A ‘fundamental review of the culture’ needs to take place within Manx Care.
That’s according to one doctor at Noble’s Hospital who completed a ‘Culture of Care’ survey.
Others accused the health service of ‘fake support’, ‘blame culture’ and ‘unacceptable behaviour’, stating that ‘discrimination on race, gender and part-time working is commonplace and this needs to be addressed’.
Another simply said: ‘Abolish Manx Care. It has become a huge, resource hungry, unproductive organisation that is out of touch with the public, staff and patients.’
Results from the survey, which was conducted between February 2 and March 2, were sent anonymously to the Isle of Man Examiner.
The ‘Culture of Care Barometer Survey’ is an independent survey designed by King’s College London and NHS England.
Manx Care confirmed the validity of the survey and its results.
The British Medical Association (BMA) has confirmed to Isle of Man Newspapers that BMA representatives on the Isle of Man distributed the survey to 146 doctors working at Noble’s Hospital, after discussions with management, who agreed that it would provide useful insight into the working culture of the hospital.
It should be noted that only 49 people completed the survey - around a third of those who recieved it - representing only a small proportion of those who work at Noble’s.
According to Manx Care, around 300 people are classed as ‘medical staff’ or ‘medical workforce’ so only around one sixth of the workforce responded.
At Noble’s Hospital, more than 1,700 people work within the clinical care groups within Manx Care, as doctors, nurses, allied health professionals and support staff.
That number was calculated based on Manx Care’s staffing structure rather than a physical location, but on the proviso that clinical care groups would typically be aligned to Noble’s.
Despite these caveats, the responses are damning.
The majority stated they are not well-informed about what is happening in their teams or the organisation as whole.
When asked if they would recommend Manx Care as a good place to work, 62% disagreed or strongly disagreed.
When asked if the organisation has a positive culture, 70% either disagreed or strongly disagreed.
When asked if unacceptable behaviour is consistently tackled, 63% either disagreed or strongly disagreed.
And when asked if there is strong leadership at the highest level in the organisation, 65% either disagreed or strongly disagreed.
Only 2% of respondents agreed that Manx Care listens to staff views.
Most discontent was aimed at management, with support levelled at colleagues.
When asked if they felt respected by their coworkers, 71% agreed or strongly agreed.
And 55% said that when things get difficult, they can rely on their colleagues, with 79% saying that the people they work with are friendly.
The end of the survey invited respondents to speak openly, inviting suggestions on how to improve the organisation.
This is where the harshest criticism lay.
One respondent said: ‘We are understaffed. We can’t make any progress without enough staff.’
Another said: ‘Start from the top. We need down-to-Earth, visible, clinically credible leaders who are honest, open and inclusive. Patient safety must be paramount, above all else.’
Another said: ‘Get rid of the toxic culture. Stop bullying and discrimination.’

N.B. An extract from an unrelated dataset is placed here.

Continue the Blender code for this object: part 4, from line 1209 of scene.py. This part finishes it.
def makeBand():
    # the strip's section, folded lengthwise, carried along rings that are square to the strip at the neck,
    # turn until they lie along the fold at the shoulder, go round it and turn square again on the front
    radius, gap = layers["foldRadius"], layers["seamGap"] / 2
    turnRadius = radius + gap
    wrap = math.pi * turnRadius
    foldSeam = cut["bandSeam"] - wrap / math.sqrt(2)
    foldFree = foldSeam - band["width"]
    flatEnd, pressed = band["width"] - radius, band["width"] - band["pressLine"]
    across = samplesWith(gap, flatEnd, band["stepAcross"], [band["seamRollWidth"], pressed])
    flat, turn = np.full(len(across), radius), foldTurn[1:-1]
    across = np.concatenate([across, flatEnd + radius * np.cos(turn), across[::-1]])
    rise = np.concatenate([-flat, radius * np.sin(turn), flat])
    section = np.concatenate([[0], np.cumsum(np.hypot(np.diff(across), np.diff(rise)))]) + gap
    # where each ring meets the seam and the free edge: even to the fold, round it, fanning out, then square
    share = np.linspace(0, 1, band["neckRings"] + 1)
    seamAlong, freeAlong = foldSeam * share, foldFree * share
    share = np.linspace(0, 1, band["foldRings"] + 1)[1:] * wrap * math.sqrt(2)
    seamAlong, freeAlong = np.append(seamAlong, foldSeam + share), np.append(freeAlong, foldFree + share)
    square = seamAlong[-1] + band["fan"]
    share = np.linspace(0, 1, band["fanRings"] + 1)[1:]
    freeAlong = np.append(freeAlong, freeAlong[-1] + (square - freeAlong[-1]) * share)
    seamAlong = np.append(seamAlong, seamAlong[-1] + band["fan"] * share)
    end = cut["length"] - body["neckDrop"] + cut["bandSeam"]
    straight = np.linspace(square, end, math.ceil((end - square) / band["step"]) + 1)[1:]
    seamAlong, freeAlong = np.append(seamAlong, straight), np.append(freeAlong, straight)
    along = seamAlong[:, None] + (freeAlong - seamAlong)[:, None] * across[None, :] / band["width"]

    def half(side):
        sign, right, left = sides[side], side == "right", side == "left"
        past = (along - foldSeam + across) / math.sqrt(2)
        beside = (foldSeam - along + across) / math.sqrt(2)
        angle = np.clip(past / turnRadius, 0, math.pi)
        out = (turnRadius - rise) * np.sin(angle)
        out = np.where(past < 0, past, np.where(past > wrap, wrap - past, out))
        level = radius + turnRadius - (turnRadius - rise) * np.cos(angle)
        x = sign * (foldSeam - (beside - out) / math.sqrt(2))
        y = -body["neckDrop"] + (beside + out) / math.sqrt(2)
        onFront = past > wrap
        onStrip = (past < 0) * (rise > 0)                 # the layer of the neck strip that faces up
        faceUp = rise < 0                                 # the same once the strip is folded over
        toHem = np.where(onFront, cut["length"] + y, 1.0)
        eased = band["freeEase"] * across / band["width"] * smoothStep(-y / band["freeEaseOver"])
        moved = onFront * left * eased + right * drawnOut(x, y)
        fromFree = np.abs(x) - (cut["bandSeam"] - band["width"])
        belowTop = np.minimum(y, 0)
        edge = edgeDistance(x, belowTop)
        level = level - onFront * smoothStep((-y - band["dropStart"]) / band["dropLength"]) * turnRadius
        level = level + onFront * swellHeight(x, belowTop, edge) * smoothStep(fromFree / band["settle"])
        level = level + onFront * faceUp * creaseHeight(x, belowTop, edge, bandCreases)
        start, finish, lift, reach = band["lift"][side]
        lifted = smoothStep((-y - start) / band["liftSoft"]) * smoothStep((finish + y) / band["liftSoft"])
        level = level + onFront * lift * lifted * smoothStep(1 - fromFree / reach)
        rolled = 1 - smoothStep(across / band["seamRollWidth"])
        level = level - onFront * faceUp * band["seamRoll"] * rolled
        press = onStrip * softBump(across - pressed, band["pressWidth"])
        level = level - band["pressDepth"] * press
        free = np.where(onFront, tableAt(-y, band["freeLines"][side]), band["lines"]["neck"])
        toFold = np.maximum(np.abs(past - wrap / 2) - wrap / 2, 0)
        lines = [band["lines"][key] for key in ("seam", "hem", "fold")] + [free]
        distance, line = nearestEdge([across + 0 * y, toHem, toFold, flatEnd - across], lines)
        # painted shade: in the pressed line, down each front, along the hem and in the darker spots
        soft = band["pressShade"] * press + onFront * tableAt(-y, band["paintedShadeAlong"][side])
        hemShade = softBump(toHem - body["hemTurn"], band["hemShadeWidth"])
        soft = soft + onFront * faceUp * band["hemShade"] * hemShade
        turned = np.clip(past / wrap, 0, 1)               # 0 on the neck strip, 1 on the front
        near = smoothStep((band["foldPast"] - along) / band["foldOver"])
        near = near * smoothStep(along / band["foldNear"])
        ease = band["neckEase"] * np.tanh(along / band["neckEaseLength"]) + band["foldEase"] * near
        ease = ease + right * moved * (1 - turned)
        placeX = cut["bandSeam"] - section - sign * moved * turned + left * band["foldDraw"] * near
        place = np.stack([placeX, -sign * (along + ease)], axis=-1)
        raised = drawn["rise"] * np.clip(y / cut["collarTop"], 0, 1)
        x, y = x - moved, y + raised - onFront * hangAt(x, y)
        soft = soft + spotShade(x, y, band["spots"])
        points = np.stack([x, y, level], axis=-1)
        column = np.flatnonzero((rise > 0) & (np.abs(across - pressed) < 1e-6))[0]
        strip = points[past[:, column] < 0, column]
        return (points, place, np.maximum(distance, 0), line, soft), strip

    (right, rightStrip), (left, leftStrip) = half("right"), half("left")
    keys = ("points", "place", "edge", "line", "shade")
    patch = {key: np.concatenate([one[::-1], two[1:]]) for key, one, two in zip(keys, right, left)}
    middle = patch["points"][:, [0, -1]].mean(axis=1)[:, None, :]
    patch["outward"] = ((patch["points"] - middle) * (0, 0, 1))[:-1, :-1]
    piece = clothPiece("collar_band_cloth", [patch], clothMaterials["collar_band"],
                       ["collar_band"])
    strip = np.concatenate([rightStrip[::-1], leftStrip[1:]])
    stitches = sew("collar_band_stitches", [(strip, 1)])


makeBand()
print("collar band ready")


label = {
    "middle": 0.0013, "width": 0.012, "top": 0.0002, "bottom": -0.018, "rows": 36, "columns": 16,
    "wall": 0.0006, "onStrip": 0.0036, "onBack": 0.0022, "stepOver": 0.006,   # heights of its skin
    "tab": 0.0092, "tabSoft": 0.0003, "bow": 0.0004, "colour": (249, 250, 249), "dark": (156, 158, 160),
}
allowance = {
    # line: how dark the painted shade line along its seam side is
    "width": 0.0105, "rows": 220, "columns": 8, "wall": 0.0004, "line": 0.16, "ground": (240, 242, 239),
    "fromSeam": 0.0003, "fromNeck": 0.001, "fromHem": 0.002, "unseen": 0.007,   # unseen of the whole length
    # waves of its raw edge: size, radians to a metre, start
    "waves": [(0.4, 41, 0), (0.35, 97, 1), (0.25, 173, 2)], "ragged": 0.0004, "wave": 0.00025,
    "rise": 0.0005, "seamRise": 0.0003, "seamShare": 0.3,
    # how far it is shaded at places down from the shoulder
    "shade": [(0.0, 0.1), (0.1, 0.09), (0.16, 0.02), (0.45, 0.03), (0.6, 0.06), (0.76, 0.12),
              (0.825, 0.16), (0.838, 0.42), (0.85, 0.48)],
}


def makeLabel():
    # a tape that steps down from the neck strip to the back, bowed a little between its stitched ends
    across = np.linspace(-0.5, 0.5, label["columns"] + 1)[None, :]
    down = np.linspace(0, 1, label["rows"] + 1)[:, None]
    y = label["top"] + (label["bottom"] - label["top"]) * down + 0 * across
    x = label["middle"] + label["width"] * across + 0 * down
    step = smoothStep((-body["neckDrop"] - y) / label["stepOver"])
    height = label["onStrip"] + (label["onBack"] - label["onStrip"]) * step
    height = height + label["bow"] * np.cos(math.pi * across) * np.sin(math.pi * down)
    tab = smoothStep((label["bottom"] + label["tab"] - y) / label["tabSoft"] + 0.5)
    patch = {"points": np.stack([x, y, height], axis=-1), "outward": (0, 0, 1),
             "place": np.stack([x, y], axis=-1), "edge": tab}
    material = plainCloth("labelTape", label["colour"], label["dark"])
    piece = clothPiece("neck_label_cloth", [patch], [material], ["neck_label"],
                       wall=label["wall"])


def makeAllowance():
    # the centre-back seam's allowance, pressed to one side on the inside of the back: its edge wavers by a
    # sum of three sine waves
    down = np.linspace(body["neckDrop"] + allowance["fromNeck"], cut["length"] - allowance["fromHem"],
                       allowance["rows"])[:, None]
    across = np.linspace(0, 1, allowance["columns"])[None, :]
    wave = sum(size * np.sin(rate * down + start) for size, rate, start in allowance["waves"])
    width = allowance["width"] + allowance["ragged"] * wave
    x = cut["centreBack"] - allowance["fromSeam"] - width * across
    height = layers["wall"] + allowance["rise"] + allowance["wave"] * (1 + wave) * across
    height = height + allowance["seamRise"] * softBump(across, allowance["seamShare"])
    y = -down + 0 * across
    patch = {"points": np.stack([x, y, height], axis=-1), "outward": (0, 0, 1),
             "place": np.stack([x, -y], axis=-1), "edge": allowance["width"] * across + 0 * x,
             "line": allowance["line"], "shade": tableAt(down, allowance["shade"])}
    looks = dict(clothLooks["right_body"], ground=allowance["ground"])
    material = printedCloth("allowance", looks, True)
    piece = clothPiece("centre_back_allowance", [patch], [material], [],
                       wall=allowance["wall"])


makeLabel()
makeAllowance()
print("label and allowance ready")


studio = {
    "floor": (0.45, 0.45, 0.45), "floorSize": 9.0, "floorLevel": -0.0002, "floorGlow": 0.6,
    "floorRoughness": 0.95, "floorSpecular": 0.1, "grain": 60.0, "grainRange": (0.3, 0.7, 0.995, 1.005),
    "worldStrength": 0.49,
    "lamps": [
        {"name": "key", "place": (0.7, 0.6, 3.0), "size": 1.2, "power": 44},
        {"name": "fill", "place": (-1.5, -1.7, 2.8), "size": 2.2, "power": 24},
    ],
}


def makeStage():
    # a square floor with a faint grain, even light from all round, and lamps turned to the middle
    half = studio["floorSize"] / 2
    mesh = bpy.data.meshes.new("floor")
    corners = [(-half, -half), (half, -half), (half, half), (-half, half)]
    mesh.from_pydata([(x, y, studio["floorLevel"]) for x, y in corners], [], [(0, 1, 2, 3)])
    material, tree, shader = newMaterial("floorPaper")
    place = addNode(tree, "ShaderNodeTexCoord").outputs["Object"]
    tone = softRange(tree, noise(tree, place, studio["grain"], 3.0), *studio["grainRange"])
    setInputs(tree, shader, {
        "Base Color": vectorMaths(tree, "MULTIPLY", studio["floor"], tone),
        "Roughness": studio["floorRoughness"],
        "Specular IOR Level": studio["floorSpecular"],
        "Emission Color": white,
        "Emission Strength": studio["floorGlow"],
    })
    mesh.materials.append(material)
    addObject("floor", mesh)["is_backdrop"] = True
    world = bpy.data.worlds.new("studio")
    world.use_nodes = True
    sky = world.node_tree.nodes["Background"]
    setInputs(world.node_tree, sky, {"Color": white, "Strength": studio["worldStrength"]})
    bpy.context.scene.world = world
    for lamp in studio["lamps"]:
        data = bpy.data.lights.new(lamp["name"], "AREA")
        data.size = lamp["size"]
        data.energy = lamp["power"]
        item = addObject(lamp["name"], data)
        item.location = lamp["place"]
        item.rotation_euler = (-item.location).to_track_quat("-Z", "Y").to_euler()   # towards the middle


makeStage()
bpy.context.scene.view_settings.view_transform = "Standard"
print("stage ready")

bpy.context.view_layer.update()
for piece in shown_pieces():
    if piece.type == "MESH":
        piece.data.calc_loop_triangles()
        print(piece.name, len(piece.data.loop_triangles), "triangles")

Another added: ‘Managers should be authentic. Words with no action exposes fake support! Managers should truly listen. Weekly emails and video presentation is not communication! They should listen to the concerns from the frontline and have the courage and resources to act on them.’
We asked Manx Care for a response to the survey results.
A spokesperson for Manx Care said: ‘The British Medical Association (BMA) is the trade union and professional body for doctors and medical students in the UK.
‘The BMA’s Culture of Care Barometer is a survey that is used to measure cultural engagement within medical staffing groups across United Kingdom NHS Trusts.
‘This year for the first time, doctors based at Noble’s Hospital were invited to participate in the survey.
‘Just under one quarter of the medical staffing workforce completed this.
‘We are really pleased that we have been able to give our colleagues the opportunity to share their views in structured and recognised way and – for the first time – to be able to establish a cultural baseline from which we can move forward.
‘Developing a strong, supportive working culture and promoting engagement is one of Manx Care’s strategic priorities, and so we very much welcome the opportunity for open dialogue and feedback with our colleagues, which this creates.
‘Through the survey colleagues have highlighted some important ways in which they feel that they and management colleagues can work more closely together, and we look forward to working with them to develop plans which will support the achievement of this.’
They added: ‘We would like to place on record our thanks to all of the colleagues who took the time to provide their feedback and engage with the BMA survey; without sharing open and honest feedback, we will not be able to develop the culture of our organisation.’
Prakash Thiagarajan, a consultant at Noble’s Hospital and one of the BMA staff-side representatives, added: ‘The BMA and staff side representatives are working with Manx Care’s senior leadership team to address the feedback highlighted in the survey by some of the respondents.
‘We do not wish for this process to be derailed or distracted by a public debate, and are firmly committed to the development of a positive working culture across the organisation, alongside all of the other groups who are striving to achieve this.’